Alice (#37)- Actually I have 2 family members who have nicknames for given nanes and they’re constantly asked what their ‘real’ name is. One is (or was, she died several years ago) Kathy and was ALWAYS asked if it was short for Katherine or Kathleen. The other is Vickie and is ALWAYS asked if it’s short for Victoria.

I prefer full names as given names myself and then the child can be called whatever they so choose when they get older. My middle name is Louise. My family calls me Lou or Sarah Lou or Sarie, but I wouldn’t want any of those to be my given names and I only like it when my family calls me by them. People can be taken seriously with a nickname as a given name, but I just like that full names give people more options. To each their own, though. People have the right to name thieir children what they want to, to a certain extent.

maegan on

I have a two almost three year old daughter named Birdee.

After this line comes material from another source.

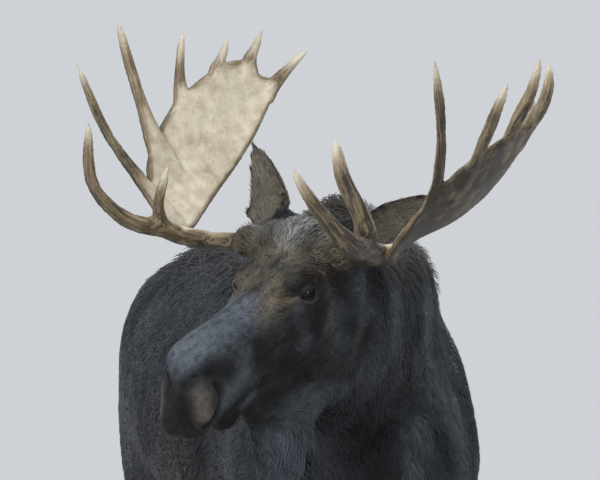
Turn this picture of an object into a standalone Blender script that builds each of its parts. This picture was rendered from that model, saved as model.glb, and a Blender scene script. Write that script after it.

So i think it is an adorable name.

Anonymous on

With regard to how horribly unjust people seem to think it is judging people based on the names their parents gave them – typically, those parents are also the people that raised them, and if they had they picked whatever particularly awful or ridiculous name I was looking at on a resume I’d question the degree to which they raised someone I’d like to hire. Parents aren’t the be all and end all when it comes to our personality but they did have a pretty big hand in it. That said, I think Birdie is not that awfully unusual, buy Lyndzi? No thanks, not unless every other applicant for the job is as competent as a potato and Lyndzi is custom made to my specifications.

Joni on

I love it.. I thought Busy was strange but after you see her on a talk show.. Seems like it fits.. Look at them, That is a Birdie if I ever saw one!! Adorable!

excusethedresscode on

Birdie is a lovely name indeed!<3

Birdie L. Grow on

My name is Birdie Grow ( the only one in the United States by the way) maiden name was Birdie Rick. I am 74 and love my name. Am a retired Asst. V P of a very large bank. I find all of the comments about my name very interesting and amusing.